Le texte se termine par une exhortation explicite en faveur du départ des troupes d’Afghanistan, ce qui confirme que la prévenue ne souhaite aucunement que les embuscades s’y perpétuent.

Il en est de même du passage contenu dans l’article de 22 août 2008 : « En fait de lutte contre le terrorisme, nos gouvernements font tout, en semant la terreur, pour qu’elle se développe dans le monde entier. Et si des attentats se produisent ensuite ici, en France, nous saurons qui remercier ».

L’auteur ne justifie ici aucun acte terroriste, au contraire, la prévenue dénonce les « mensonges sur la nécessité d’envoyer des troupes en Afghanistan » et la politique des gouvernements qui, en fait selon elle, ne lutte pas contre le terrorisme, mais provoquerait plutôt à sa propagation dans le monde et en France.

Ainsi l’infraction n’apparaît pas constituée.
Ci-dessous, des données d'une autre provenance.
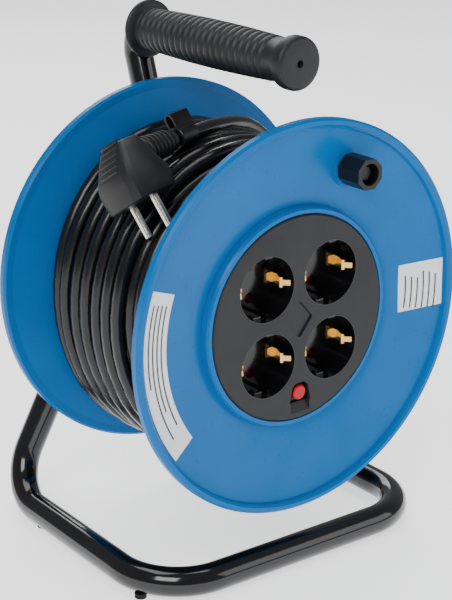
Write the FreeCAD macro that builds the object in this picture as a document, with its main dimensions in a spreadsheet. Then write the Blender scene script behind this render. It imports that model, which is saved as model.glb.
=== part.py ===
"""An extension cord reel: a drum of cable with four socket outlets, turning on a bent tube stand.

Millimetres, +Z up. The origin is on the floor under the middle of the stand. The sockets face -Y and
the drum turns about a line along Y at hub height. Depths are counted from the front rim of the drum
towards the back.
"""
import FreeCAD, Part
import math
import os

from FreeCAD import Placement, Rotation, Vector

doc = FreeCAD.newDocument("cord_reel")

# ---------------------------------------------------------------- driving dimensions
SIZES = {
    # stand
    "foot_height": 1.5,
    "tube_radius": 9,
    "tube_wall": 1.5,
    "rail_half_width": 101,
    "rail_height": 10.5,
    "front_rail_y": -81.7,
    "rear_corner_y": 89.5,
    "leg_top_x": 34.6,
    "support_y": 76,
    "grip_height": 301.8,
    "plate_thickness": 3,
    "axle_radius": 10,
    "running_gap": 0.05,
    "body_gap": 0.3,
    # drum
    "front_plane": -84.1,
    "hub_height": 156.1,
    "drum_roll": 2.4,
    "drum_width": 148.5,
    "flange_radius": 117.5,
    "barrel_radius": 65,
    "wall": 2.5,
    "boss_circle": 56,
    # socket panel
    "panel_depth": 6.6,
    "panel_radius": 61.8,
    "panel_thickness": 3.2,
    "socket_offset": 23.3,
    "recess_radius": 19.3,
    "recess_depth": 17.5,
    "pin_offset": 9.5,
    "button_drop": 46,
    "button_radius": 4.6,
    # crank knob
    "crank_x": 36.1,
    "crank_rise": 83,
    "knob_radius": 8.7,
    "knob_length": 17.5,
    # cable and plug
    "cable_radius": 4.25,
    "coil_half_width": 93,
    "coil_half_height": 101,
    "coil_sag": 7,
    "plug_x": -76.2,
    "plug_y": -30.5,
    "plug_z": 227.7,
    "plug_length": 35,
    "cable_behind_face": 20,
}

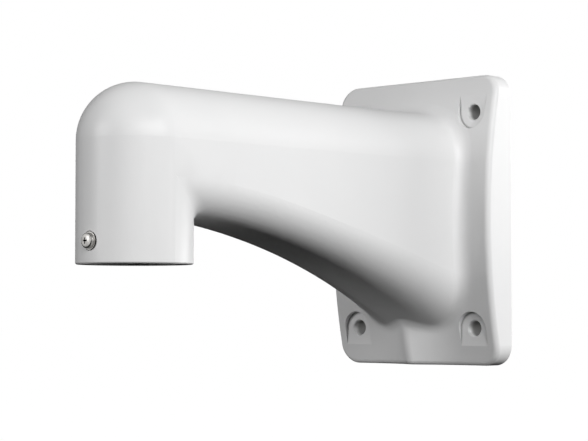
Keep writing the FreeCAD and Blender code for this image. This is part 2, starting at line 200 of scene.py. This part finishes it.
cad_normals = {}
for face in cad_casting.data.polygons:
    corners = corner_places(cad_casting.data, face)
    outline = frozenset(place for corner, place in corners)
    for corner, place in corners:
        cad_normals[outline, place] = cad_casting.data.corner_normals[corner].vector.copy()
start_edit(casting)
bpy.ops.mesh.customdata_custom_splitnormals_clear()
bpy.ops.object.mode_set(mode="OBJECT")
bpy.ops.object.shade_smooth_by_angle(angle=SMOOTH_ANGLE)
normals = [corner.vector.copy() for corner in casting.data.corner_normals]
for face in casting.data.polygons:
    corners = corner_places(casting.data, face)
    outline = frozenset(place for corner, place in corners)
    for corner, place in corners:
        normals[corner] = cad_normals.get((outline, place), normals[corner])


# Fillets of several sizes meet in the neck behind the tube. The powder runs smoothly over
# their seams, so the shading is evened out there.
def share_of_neck(place):
    """One well inside the neck, and nothing outside it."""
    share = 1
    for axis in range(3):
        inside = min(place[axis] - NECK_LOW[axis], NECK_HIGH[axis] - place[axis])
        share *= min(max(inside / NECK_FADE, 0), 1)
    return share


def side_of(point, normal):
    """Names one smooth side of a point, by the point and its normal there to three places."""
    return point, tuple(round(axis, 3) for axis in normal)


neck_faces = [face for face in casting.data.polygons if share_of_neck(face.center) > 0]
neck_tree = KDTree(len(neck_faces))
for number, face in enumerate(neck_faces):
    neck_tree.insert(face.center, number)
neck_tree.balance()
even_normals = {}
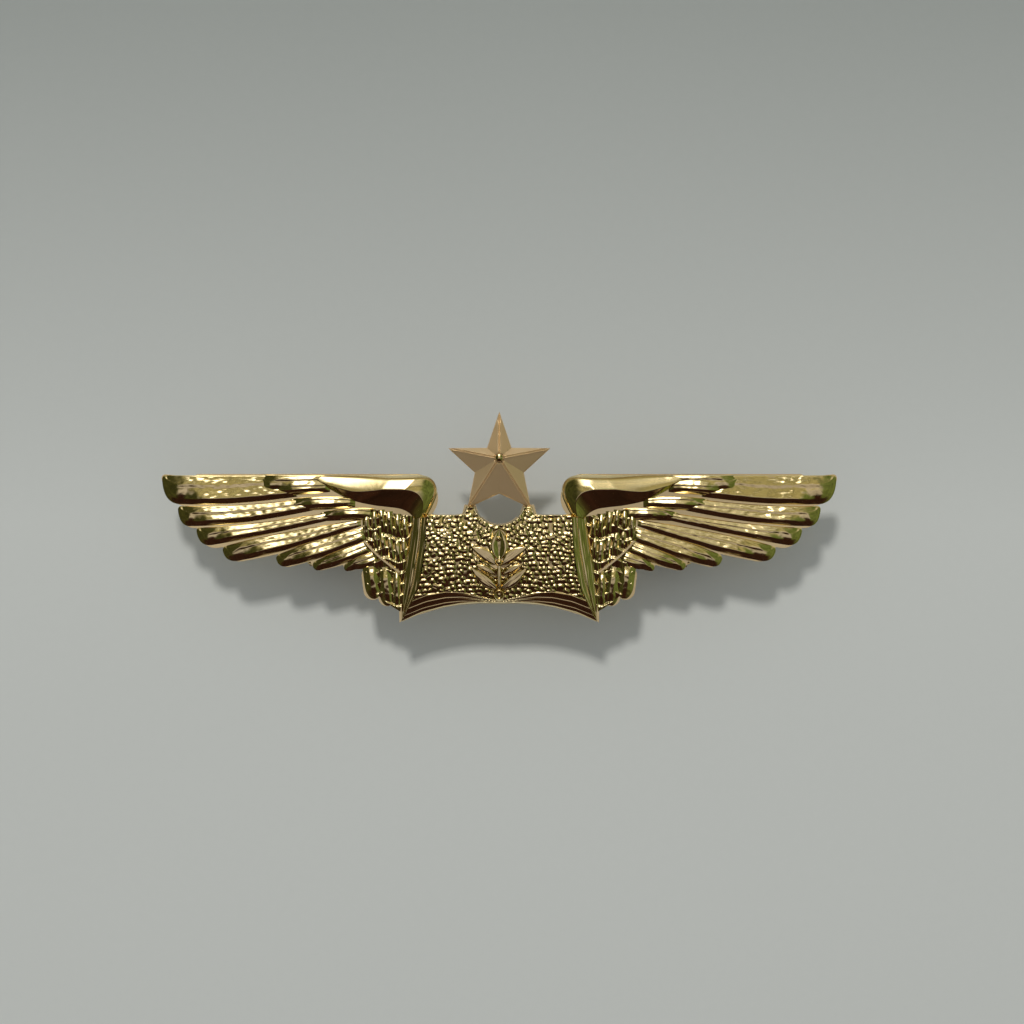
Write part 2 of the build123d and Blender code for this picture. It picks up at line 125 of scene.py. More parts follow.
# ---------------------------------------------------------------- plane geometry
def bezier(points, count):
    """Points along a quadratic Bezier curve."""
    a, b, c = (np.array(point, float) for point in points)
    t = np.linspace(0, 1, count + 1)[:, None]
    return a * (1 - t) ** 2 + 2 * b * t * (1 - t) + c * t**2


def spread(points, rows):
    """Smooth curve through points, the same share of rows between each pair."""
    p = np.array(points, float)
    p = np.vstack([2 * p[0] - p[1], p, 2 * p[-1] - p[-2]])
    path = []
    for place in np.linspace(0, len(points) - 1, rows + 1):
        i = min(int(place), len(points) - 2)
        t = place - i
        a, b, c, d = p[i : i + 4]
        curve = 2 * b + (c - a) * t + (2 * a - 5 * b + 4 * c - d) * t**2
        path.append((curve + (3 * b - a - 3 * c + d) * t**3) / 2)
    return np.array(path)


def spaced(path, count):
    """A path cut into equal steps."""
    steps = np.hypot(*np.diff(path, axis=0).T)
    along = np.concatenate([[0], np.cumsum(steps)])
    places = np.linspace(0, along[-1], count + 1)
    return np.stack([np.interp(places, along, path[:, axis]) for axis in range(path.shape[1])], 1)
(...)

 Sur le "délit d’injures", invoqué par Hervé Morin, ministre de la défense, les attendus du jugement indiquent :

"Ni l’expression « sale métier » contenue dans le titre de l’article du 20 août 2008, ni la phrase selon laquelle les « pilotes de nos Mirage sèment la mort sans prendre de risques depuis des années déjà » ne sont injurieuses envers les armées de la France. Contrairement à ce qu’il est soutenu en défense, cette dernière phrase ne contient pas l’imputation de faits précis diffamatoires, mais ces propos ne doivent s’analyser que comme l’expression d’une contestation très vive de la politique française en Afghanistan. La prévenue a en effet expliqué tant aux enquêteurs qu’à l’audience ses convictions et prises de position, particulièrement fermes à cet égard, indiquant notamment qu’elle déplorait qu’on forme des soldats pour « larguer des bombes sur des populations qui ne nous ont rien fait » au lieu de « défendre le territoire national », ce qui devrait, de son point de vue, être la seule fonction de l’armée.

Les termes « sinon semer le chaos faire marcher le commerce des armes » ne sont également que l’expression de cette opinion générale antimilitariste. L’auteur indique juste auparavant que « personne (…) n’a réussi à expliquer ce qu’allaient faire les troupes françaises en Afghanistan », ce qui selon la prévenue, se comprendrait puisqu’il n’y aurait justement aucune justification valable à cette présence.

Si la présidente de l’association a ainsi exprimé son point de vue en termes vifs, elle n’a cependant pas excédé, en l’espèce, les limites autorisées de la liberté d’expression consacrée par l’article 10 de la Convention européenne des droits de l’homme et des libertés fondamentales, d’autant que les propos s’inscrivent dans un débat d’intérêt général sur l’engagement militaire français en Afghanistan et tendent à critiquer la politique gouvernementale – ce qui entre manifestement dans le champ du débat démocratique – sans s’attaquer à des personnes, ni même à l’armée en général."

Le lobby israélien, qui avait expréssément demandé au gouvernement d’engager des poursuites contre nous sur ce thème, a visiblement sous-estimé l’attachement aux valeurs démocratiques d’un nombre significatif de magistrats.